= Given data =
|---|
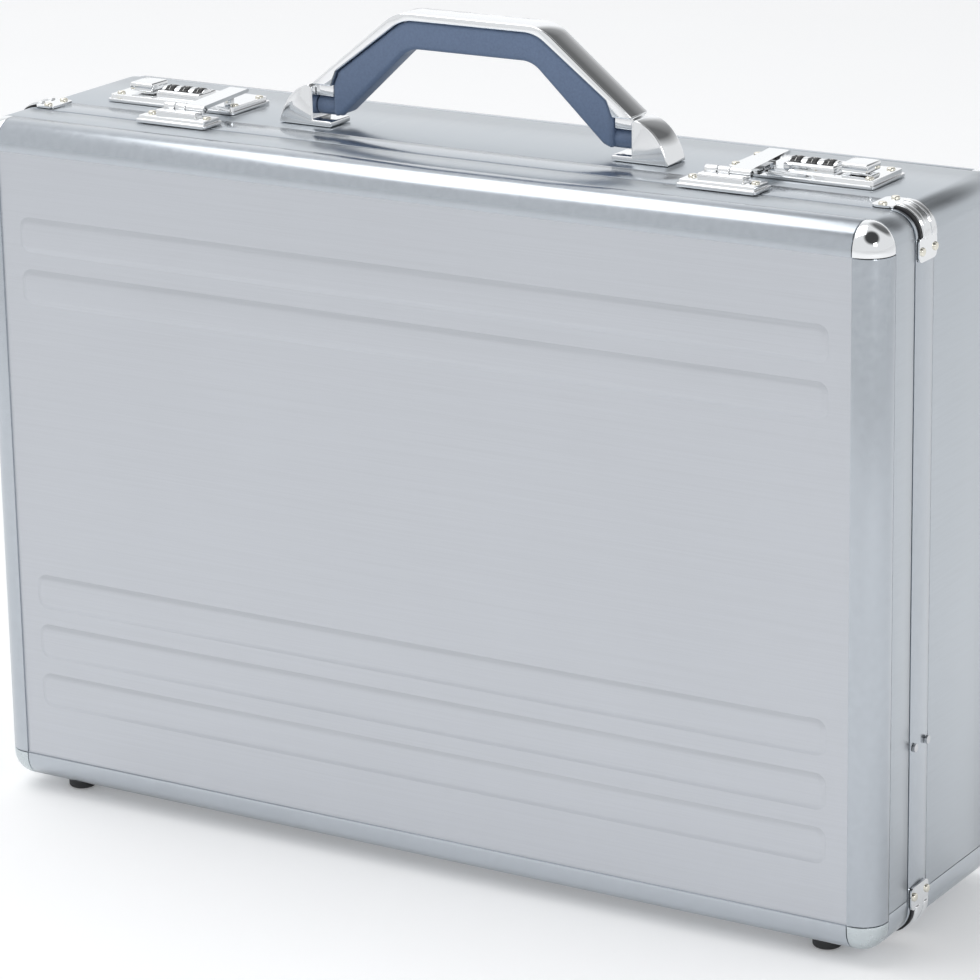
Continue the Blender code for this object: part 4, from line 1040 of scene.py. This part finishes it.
def flap_at_right():
    middle = (flap_low.x + flap_high.x) / 2
    top = BARREL_Z + BARREL_RADIUS
    tip, rise, sheet = BARREL_Y + 34.7 * MM, 1.5 * MM, 1.7 * MM
    outline = [(BARREL_Y, top - sheet, 0.0), (tip - 0.8 * MM, top - sheet + rise, 0.4 * MM),
               (tip, top + rise - 0.8 * MM, 0.4 * MM), (tip - 1.0 * MM, top + rise, 0.4 * MM),
               (BARREL_Y, top, 0.0)]
    leaf = plate("flap", rounded(outline), flap_high.x - flap_low.x, (middle, 0.0, 0.0), "X")
    knuckle = rod("knuckle", (middle, BARREL_Y, BARREL_Z), BARREL_RADIUS, flap_high.x - flap_low.x, sides=40)
    join(leaf, knuckle)
    hook = block("hook", (middle - HOOK_HALF, HOOK_FRONT, HIGH_Z + 1.8 * MM),
                 (middle + HOOK_HALF, HOOK_BACK, top - 0.2 * MM))
    join(leaf, hook)
    bore = rod("bore", (middle, BARREL_Y, BARREL_Z), 1.2 * MM, 14 * MM, sides=24)
    cut(leaf, bore)
    return soften(leaf, 0.35 * MM, 3, angle=50)


hasp, hasp_heads, flap = hasp_at_right(), hasp_rivets(), flap_at_right()
for side in SIDES:
    shift = Vector((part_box(f"hasp_{side}")[0].x - hasp_low.x, 0.0, 0.0))
    for source, kind, body, finish, node in ((hasp, "hasp_plate", "lid", CHROME, f"hasp_{side}"),
                                             (hasp_heads, "hasp_rivets", "lid", NICKEL, None),
                                             (flap, "flap_leaf", f"flap_{side}", CHROME,
                                              f"latch_flap_{side}")):
        twin = copy_of(source, f"{kind}_{side}")
        twin.location = shift
        settle(twin)
        complete(twin, body, finish, "chrome", *([node] if node else []))
for spare in (hasp, hasp_heads, flap):
    bpy.data.objects.remove(spare, do_unlink=True)
print("hasps and flaps done")

# %% [markdown]
# ## Feet
# Four short rubber feet, turned with a rounded rim, carry the case on its hinge side.

# %% Feet
for node, body in (("front_foot_left", "lid"), ("front_foot_right", "lid"),
                   ("rear_foot_left", "body"), ("rear_foot_right", "body")):
    low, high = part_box(node)
    centre = (low + high) / 2
    stud = rod(f"{node}_rubber", centre, (high.x - low.x) / 2, high.z - low.z, "Z", 48)
    bevel(stud, 1.4 * MM, 5, edges=lambda a, b: max(a.z, b.z) < low.z + 0.1 * MM)
    complete(stud, body, RUBBER_FINISH, "black_rubber", node)
print("feet done")

# %% [markdown]
# ## What the frame already has right
# The hinge leaves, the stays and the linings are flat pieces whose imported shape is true, so they
# keep it and only take a finish.

# %% Finishes for kept nodes
KEPT = {"body_lining": CLOTH_FINISH, "lid_lining": CLOTH_FINISH, "document_pocket": CLOTH_FINISH,
        "hinge_leaf_body": STEEL, "hinge_leaf_lid": STEEL}
for side in SIDES:
    for kind in ("stay_mount", "stay_body_link", "stay_lid_link"):
        KEPT[f"{kind}_{side}"] = STEEL
for node, finish in KEPT.items():
    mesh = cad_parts[node].data
    mesh.materials.clear()
    mesh.materials.append(finish)
for spare in (extrusion_wall, sheet_wall, tongue_wall):
    bpy.data.objects.remove(spare, do_unlink=True)
print("kept nodes:", len(KEPT))

# %% [markdown]
# ## Floor and light
# A pale floor and large soft lights. Bright metal shows its surroundings, so the surroundings are
# part of the look: a pale room, brighter behind the case, with two dim patches overhead that give
# the chrome and the round edges their darker lines. The floor glows a little, as lit paper does.

# %% Floor
deselect()
bpy.ops.mesh.primitive_plane_add(size=FLOOR_SIZE, location=(0.0, 0.0, -FLOOR_DROP))
floor = bpy.context.active_object
floor.name = "floor"
floor_finish, floor_tree, floor_shader = new_finish("pale_floor", (0.93, 0.93, 0.935), 0.0, 0.85)
dust = grain(floor_tree, (3.0, 3.0, 3.0))
floor_tree.links.new(blend_colours(floor_tree, dust, (0.925, 0.925, 0.93), (0.94, 0.94, 0.945)),
                     floor_shader.inputs["Base Color"])
floor_shader.inputs["Emission Color"].default_value = (1.0, 1.0, 1.0, 1.0)
floor_shader.inputs["Emission Strength"].default_value = FLOOR_GLOW
floor.data.materials.append(floor_finish)
print("floor done")


# %% Lights
def soft_light(name, place, target, size, power, colour=(1.0, 1.0, 1.0)):
    lamp = bpy.data.lights.new(name, "AREA")
    lamp.shape = "RECTANGLE"
    lamp.size, lamp.size_y = size
    lamp.energy = power
    lamp.color = colour
    holder = bpy.data.objects.new(name, lamp)
    bpy.context.scene.collection.objects.link(holder)
    holder.location = place
    holder.rotation_euler = (Vector(target) - Vector(place)).to_track_quat("-Z", "Y").to_euler()
    return holder


AIM = (0.0, 0.0, 0.15)
soft_light("overhead", (-1.15, -0.35, 2.9), AIM, (2.6, 2.2), 34.0)
soft_light("front_right", (1.5, -0.9, 1.0), (0.15, -0.05, 0.25), (0.35, 0.35), 4.0)

world = bpy.data.worlds.new("studio")
bpy.context.scene.world = world
world.use_nodes = True
sky = world.node_tree


def glow(towards, start, end, strength):
    """A bright patch of sky: nothing beyond one angle from its middle, full within another."""
    direction = sky.nodes.new("ShaderNodeTexCoord")
    facing = sky.nodes.new("ShaderNodeVectorMath")
    facing.operation = "DOT_PRODUCT"
    facing.inputs[1].default_value = Vector(towards).normalized()
    sky.links.new(direction.outputs["Generated"], facing.inputs[0])
    return spread(sky, facing.outputs["Value"], 0.0, strength, math.cos(math.radians(start)),
                  math.cos(math.radians(end)))


backdrop = glow((-0.4, 0.88, 0.1), 45, 28, 0.25)
dark_ceiling = glow((0.42, -0.38, 0.82), 34, 24, -0.85)
dark_behind = glow((0.15, 0.75, 0.64), 30, 18, -0.75)
room = sum_of(sky, sum_of(sky, backdrop, dark_ceiling, 1.0), dark_behind, 1.0)
tint = sky.nodes.new("ShaderNodeMix")
tint.data_type = "RGBA"
tint.inputs["A"].default_value = (0.84, 0.85, 0.86, 1.0)
tint.inputs["B"].default_value = (1.76, 1.78, 1.80, 1.0)
tint.clamp_factor = False
tint.clamp_result = False
sky.links.new(room, tint.inputs["Factor"])
sky.links.new(tint.outputs["Result"], sky.nodes["Background"].inputs["Color"])
sky.nodes["Background"].inputs["Strength"].default_value = 1.0
print("lights done")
|---|
= What you should do =
Take the listing above and write it out again exactly.

= Result below =
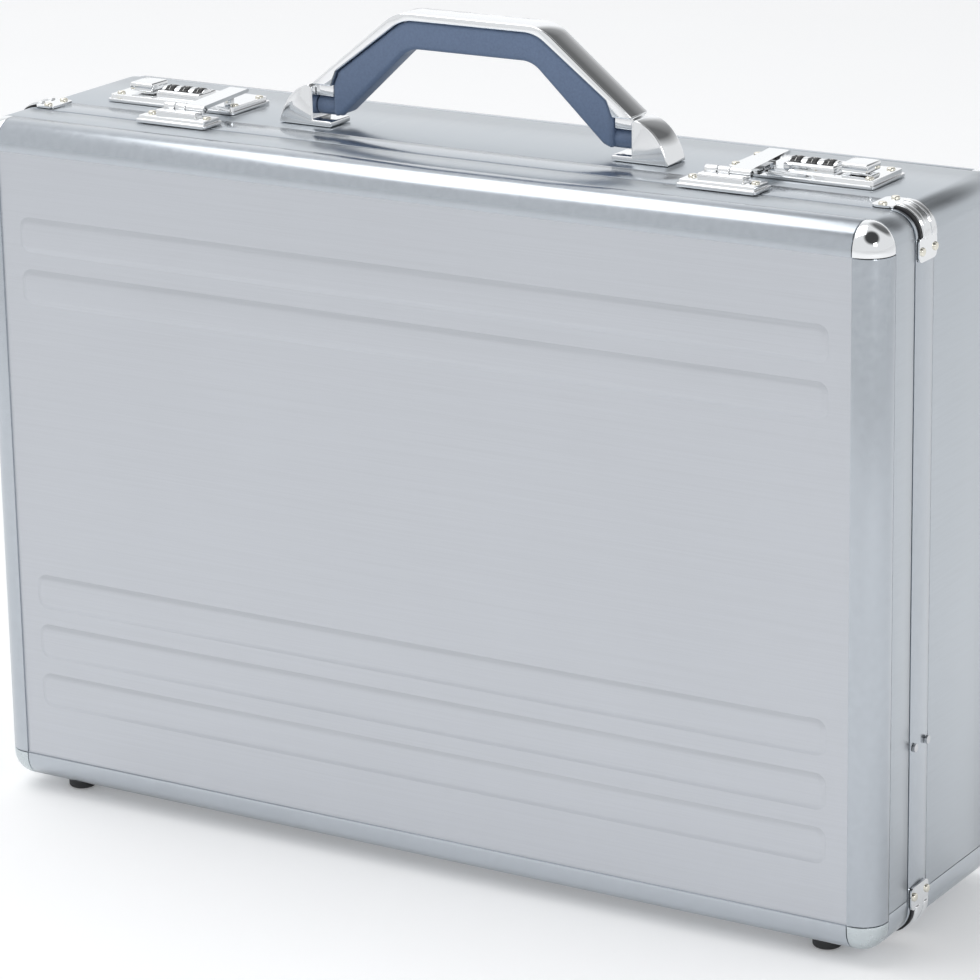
Continue the Blender code for this object: part 4, from line 1040 of scene.py. This part finishes it.
def flap_at_right():
    middle = (flap_low.x + flap_high.x) / 2
    top = BARREL_Z + BARREL_RADIUS
    tip, rise, sheet = BARREL_Y + 34.7 * MM, 1.5 * MM, 1.7 * MM
    outline = [(BARREL_Y, top - sheet, 0.0), (tip - 0.8 * MM, top - sheet + rise, 0.4 * MM),
               (tip, top + rise - 0.8 * MM, 0.4 * MM), (tip - 1.0 * MM, top + rise, 0.4 * MM),
               (BARREL_Y, top, 0.0)]
    leaf = plate("flap", rounded(outline), flap_high.x - flap_low.x, (middle, 0.0, 0.0), "X")
    knuckle = rod("knuckle", (middle, BARREL_Y, BARREL_Z), BARREL_RADIUS, flap_high.x - flap_low.x, sides=40)
    join(leaf, knuckle)
    hook = block("hook", (middle - HOOK_HALF, HOOK_FRONT, HIGH_Z + 1.8 * MM),
                 (middle + HOOK_HALF, HOOK_BACK, top - 0.2 * MM))
    join(leaf, hook)
    bore = rod("bore", (middle, BARREL_Y, BARREL_Z), 1.2 * MM, 14 * MM, sides=24)
    cut(leaf, bore)
    return soften(leaf, 0.35 * MM, 3, angle=50)


hasp, hasp_heads, flap = hasp_at_right(), hasp_rivets(), flap_at_right()
for side in SIDES:
    shift = Vector((part_box(f"hasp_{side}")[0].x - hasp_low.x, 0.0, 0.0))
    for source, kind, body, finish, node in ((hasp, "hasp_plate", "lid", CHROME, f"hasp_{side}"),
                                             (hasp_heads, "hasp_rivets", "lid", NICKEL, None),
                                             (flap, "flap_leaf", f"flap_{side}", CHROME,
                                              f"latch_flap_{side}")):
        twin = copy_of(source, f"{kind}_{side}")
        twin.location = shift
        settle(twin)
        complete(twin, body, finish, "chrome", *([node] if node else []))
for spare in (hasp, hasp_heads, flap):
    bpy.data.objects.remove(spare, do_unlink=True)
print("hasps and flaps done")

# %% [markdown]
# ## Feet
# Four short rubber feet, turned with a rounded rim, carry the case on its hinge side.

# %% Feet
for node, body in (("front_foot_left", "lid"), ("front_foot_right", "lid"),
                   ("rear_foot_left", "body"), ("rear_foot_right", "body")):
    low, high = part_box(node)
    centre = (low + high) / 2
    stud = rod(f"{node}_rubber", centre, (high.x - low.x) / 2, high.z - low.z, "Z", 48)
    bevel(stud, 1.4 * MM, 5, edges=lambda a, b: max(a.z, b.z) < low.z + 0.1 * MM)
    complete(stud, body, RUBBER_FINISH, "black_rubber", node)
print("feet done")

# %% [markdown]
# ## What the frame already has right
# The hinge leaves, the stays and the linings are flat pieces whose imported shape is true, so they
# keep it and only take a finish.

# %% Finishes for kept nodes
KEPT = {"body_lining": CLOTH_FINISH, "lid_lining": CLOTH_FINISH, "document_pocket": CLOTH_FINISH,
        "hinge_leaf_body": STEEL, "hinge_leaf_lid": STEEL}
for side in SIDES:
    for kind in ("stay_mount", "stay_body_link", "stay_lid_link"):
        KEPT[f"{kind}_{side}"] = STEEL
for node, finish in KEPT.items():
    mesh = cad_parts[node].data
    mesh.materials.clear()
    mesh.materials.append(finish)
for spare in (extrusion_wall, sheet_wall, tongue_wall):
    bpy.data.objects.remove(spare, do_unlink=True)
print("kept nodes:", len(KEPT))

# %% [markdown]
# ## Floor and light
# A pale floor and large soft lights. Bright metal shows its surroundings, so the surroundings are
# part of the look: a pale room, brighter behind the case, with two dim patches overhead that give
# the chrome and the round edges their darker lines. The floor glows a little, as lit paper does.

# %% Floor
deselect()
bpy.ops.mesh.primitive_plane_add(size=FLOOR_SIZE, location=(0.0, 0.0, -FLOOR_DROP))
floor = bpy.context.active_object
floor.name = "floor"
floor_finish, floor_tree, floor_shader = new_finish("pale_floor", (0.93, 0.93, 0.935), 0.0, 0.85)
dust = grain(floor_tree, (3.0, 3.0, 3.0))
floor_tree.links.new(blend_colours(floor_tree, dust, (0.925, 0.925, 0.93), (0.94, 0.94, 0.945)),
                     floor_shader.inputs["Base Color"])
floor_shader.inputs["Emission Color"].default_value = (1.0, 1.0, 1.0, 1.0)
floor_shader.inputs["Emission Strength"].default_value = FLOOR_GLOW
floor.data.materials.append(floor_finish)
print("floor done")


# %% Lights
def soft_light(name, place, target, size, power, colour=(1.0, 1.0, 1.0)):
    lamp = bpy.data.lights.new(name, "AREA")
    lamp.shape = "RECTANGLE"
    lamp.size, lamp.size_y = size
    lamp.energy = power
    lamp.color = colour
    holder = bpy.data.objects.new(name, lamp)
    bpy.context.scene.collection.objects.link(holder)
    holder.location = place
    holder.rotation_euler = (Vector(target) - Vector(place)).to_track_quat("-Z", "Y").to_euler()
    return holder


AIM = (0.0, 0.0, 0.15)
soft_light("overhead", (-1.15, -0.35, 2.9), AIM, (2.6, 2.2), 34.0)
soft_light("front_right", (1.5, -0.9, 1.0), (0.15, -0.05, 0.25), (0.35, 0.35), 4.0)

world = bpy.data.worlds.new("studio")
bpy.context.scene.world = world
world.use_nodes = True
sky = world.node_tree


def glow(towards, start, end, strength):
    """A bright patch of sky: nothing beyond one angle from its middle, full within another."""
    direction = sky.nodes.new("ShaderNodeTexCoord")
    facing = sky.nodes.new("ShaderNodeVectorMath")
    facing.operation = "DOT_PRODUCT"
    facing.inputs[1].default_value = Vector(towards).normalized()
    sky.links.new(direction.outputs["Generated"], facing.inputs[0])
    return spread(sky, facing.outputs["Value"], 0.0, strength, math.cos(math.radians(start)),
                  math.cos(math.radians(end)))


backdrop = glow((-0.4, 0.88, 0.1), 45, 28, 0.25)
dark_ceiling = glow((0.42, -0.38, 0.82), 34, 24, -0.85)
dark_behind = glow((0.15, 0.75, 0.64), 30, 18, -0.75)
room = sum_of(sky, sum_of(sky, backdrop, dark_ceiling, 1.0), dark_behind, 1.0)
tint = sky.nodes.new("ShaderNodeMix")
tint.data_type = "RGBA"
tint.inputs["A"].default_value = (0.84, 0.85, 0.86, 1.0)
tint.inputs["B"].default_value = (1.76, 1.78, 1.80, 1.0)
tint.clamp_factor = False
tint.clamp_result = False
sky.links.new(room, tint.inputs["Factor"])
sky.links.new(tint.outputs["Result"], sky.nodes["Background"].inputs["Color"])
sky.nodes["Background"].inputs["Strength"].default_value = 1.0
print("lights done")